Actuellement, la FAO, maître d'oeuvre de toutes opérations relatives à cette lutte antiacridienne, éprouve des difficultés face à cette "guerre de pesticides". En attendant les nouveaux produits, les traitements sont suspendus, tandis que l'invasion gagne toujours plus de terrain grâce aux conditions météo favorables aux criquets. Chose étrange, on n'a pas attendu les avis des bailleurs de fonds sur ce problème. M. Duraton de la FAO, sans vouloir verser dans la polémique, a simplement affirmé: "aucun pesticide n'est une vitamine pour l'environnement. Il y a des avantages comme il y a toujours des inconvénients". Néanmoins, les expatriés qui travaillent dans ce projet lutte antiacridienne font de bonnes affaires, avec une rémunération mensuelle allant jusqu'à 60.000 FF pour certains d'entre eux!

Entre-temps, le président Ratsiraka s'évertue à contrôler les opérations sur le terrain.
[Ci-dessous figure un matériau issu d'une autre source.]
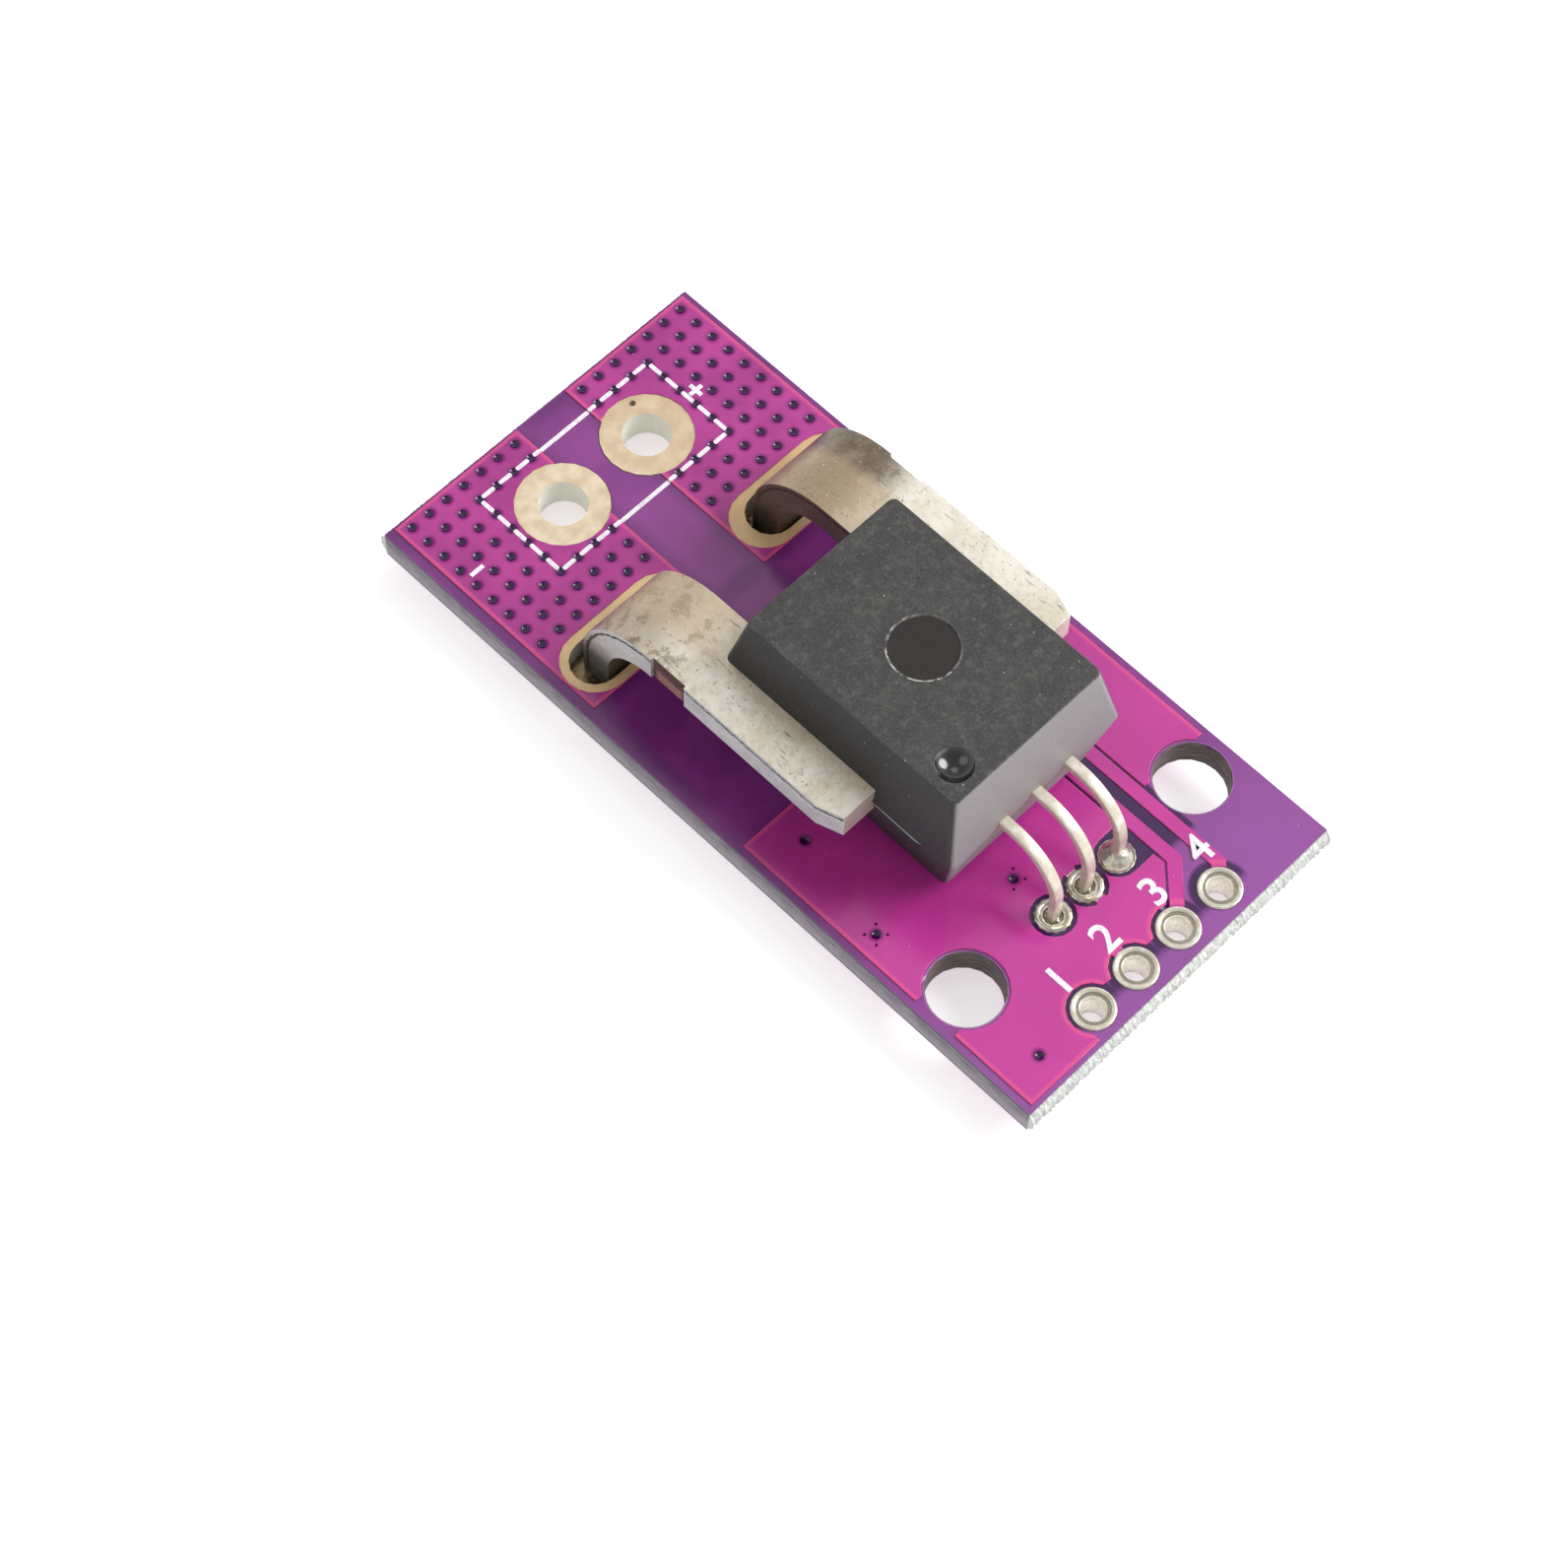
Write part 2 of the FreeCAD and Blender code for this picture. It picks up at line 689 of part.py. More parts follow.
def blade_solder(side, conductor):
    """Solder low in a slot and in a sloping foot under the board, round the blade."""
    fill = raised(slot_outline(side), copper_under, copper_under + slot_rise)
    spread = slot_foot_spread
    foot_top = slot_outline(side, spread, spread, spread)
    edges = sorted((side * (blade_inner - spread), side * (half_conductor + spread)))
    foot_tip = oblong(*edges, blade_inner_y - spread / 2, blade_outer_y + spread / 2)
    tip_level = copper_under - slot_foot_height
    return union([fill, tapered(foot_tip, tip_level, foot_top, copper_under)]).cut(conductor)


def lead_solder(place, top_height, lead_shape):
    """A sloping foot below, a filled hole, and a low ring or a dome above."""
    foot = disc(place, lead_pad_radius - foot_margin)
    tip_radius = math.hypot(lead_width, lead_thickness) / 2 + tip_margin
    sides = 2 * half_turn_sides(lead_pad_radius - foot_margin)
    tip = polygon(turn_points(*place, tip_radius, 0, 360, sides)[1:])
    pieces = [
        tapered(tip, copper_under - foot_height, foot, copper_under),
        raised(disc(place, lead_hole_radius), copper_under, copper_top),
        tapered(foot, copper_top, tip, copper_top + top_height),
    ]
    return union(pieces).cut(lead_shape)


net_names = ("copper_input", "copper_return", "copper_ground", "copper_supply", "copper_output")


def build():
    nets = {name: copper_net(name) for name in net_names}
    conductor, core = primary_conductor(), magnetic_core()
    lead_shapes = leads()
    chip = chip_block(lead_top + adhesive_thickness, chip_top)
    adhesive = chip_block(lead_top, lead_top + adhesive_thickness)
    wires = bond_wires([chip] + list(lead_shapes.values()))
    inside = [conductor, core, chip, adhesive, wires] + list(lead_shapes.values())
    parts = {
        "board_laminate": laminate(),
        "mask_top": solder_mask(True, list(nets.values())).cut(via_pits()),
        "mask_bottom": solder_mask(False, list(nets.values())),
        "silkscreen": printed_outline(),
        "sensor_body": sensor_body(inside),
        "primary_conductor": conductor,
        "magnetic_core": core,
        "hall_chip": chip,
        "chip_adhesive": adhesive,
        "bond_wires": wires,
        "blade_solder_return": blade_solder(-1, conductor),
        "blade_solder_input": blade_solder(1, conductor),
        "lead_solder_supply": lead_solder(supply_pin, ring_height, lead_shapes["lead_supply"]),
        "lead_solder_ground": lead_solder(ground_pin, ring_height, lead_shapes["lead_ground"]),
        "lead_solder_output": lead_solder(output_pin, dome_height, lead_shapes["lead_output"]),
    }
    parts.update(nets)
    parts.update(lead_shapes)
    os.makedirs("parts", exist_ok=True)
    for name, shape in parts.items():
        shape.exportStep("parts/" + name + ".step")


build()
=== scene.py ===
import json
import math
import random

import bmesh
import bpy
from mathutils import Matrix, Vector


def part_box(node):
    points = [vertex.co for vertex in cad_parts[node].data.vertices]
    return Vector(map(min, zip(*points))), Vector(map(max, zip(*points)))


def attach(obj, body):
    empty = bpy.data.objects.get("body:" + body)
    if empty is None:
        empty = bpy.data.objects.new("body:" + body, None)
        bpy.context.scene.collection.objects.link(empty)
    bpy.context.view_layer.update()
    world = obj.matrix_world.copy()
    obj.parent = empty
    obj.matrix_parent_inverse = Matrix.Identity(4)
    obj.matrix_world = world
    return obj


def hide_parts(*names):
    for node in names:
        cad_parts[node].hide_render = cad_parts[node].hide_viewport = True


# The looks of a current sensor on its circuit board.
# Sizes and places below are in millimetres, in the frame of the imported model.

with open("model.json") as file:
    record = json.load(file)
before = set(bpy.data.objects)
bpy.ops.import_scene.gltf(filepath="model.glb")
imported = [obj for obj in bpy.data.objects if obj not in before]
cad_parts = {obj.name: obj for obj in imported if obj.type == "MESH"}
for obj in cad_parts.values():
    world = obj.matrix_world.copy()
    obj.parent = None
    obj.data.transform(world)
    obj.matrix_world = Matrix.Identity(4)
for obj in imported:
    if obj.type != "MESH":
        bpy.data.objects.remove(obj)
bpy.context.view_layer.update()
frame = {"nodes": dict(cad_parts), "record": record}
nodes = frame["nodes"]
mounts = {mount["name"]: mount for mount in frame["record"]["mounts"]}
metre = 1000.0


def box_of(node):
    """Lowest and highest corner of a node, in millimetres."""
    low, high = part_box(node)
    return low * metre, high * metre


def mount_place(name):
    return Vector(mounts[name]["pos_m"]) * metre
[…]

Ce fléau devient une occasion pour lui d'attaquer les oppositions et de faire de la propagande politique. Mais il faut dire aussi que le fils du président possède des hélicos (dont on ignore l'origine) employés pour les traitements des essaims en vol. Et, d'après certaines indiscrétions, un général de l'armée malgache, chargé de suivre le plan de lutte antiacridienne dans la zone "grégarigène", a le devoir de faire un compte rendu fidèle au fils du président. Alors, d'aucuns se posent la question: qui est le vrai responsable, le CNLA ou la présidence?
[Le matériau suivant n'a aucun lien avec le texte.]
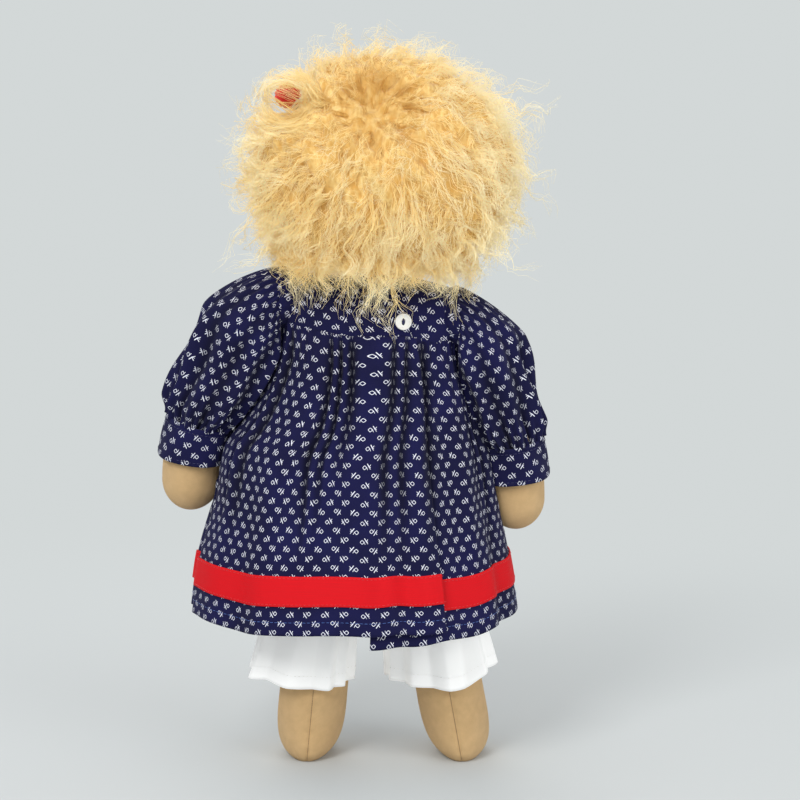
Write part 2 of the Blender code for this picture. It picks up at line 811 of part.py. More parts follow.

Avec tous ces avantages énormes (marché de pesticides, location des avions et hélicos, salaires exorbitants, marché parallèle, pots de vin, etc.), qui aura finalement la volonté d'éradiquer dans un bref délai des criquets si juteux? Et tout ça, au détriment des pauvres gens dans les campagnes, premières victimes de l'invasion acridienne, dont les hommes politiques sans scrupules ont demandé et demanderont encore les voix aux différentes élections.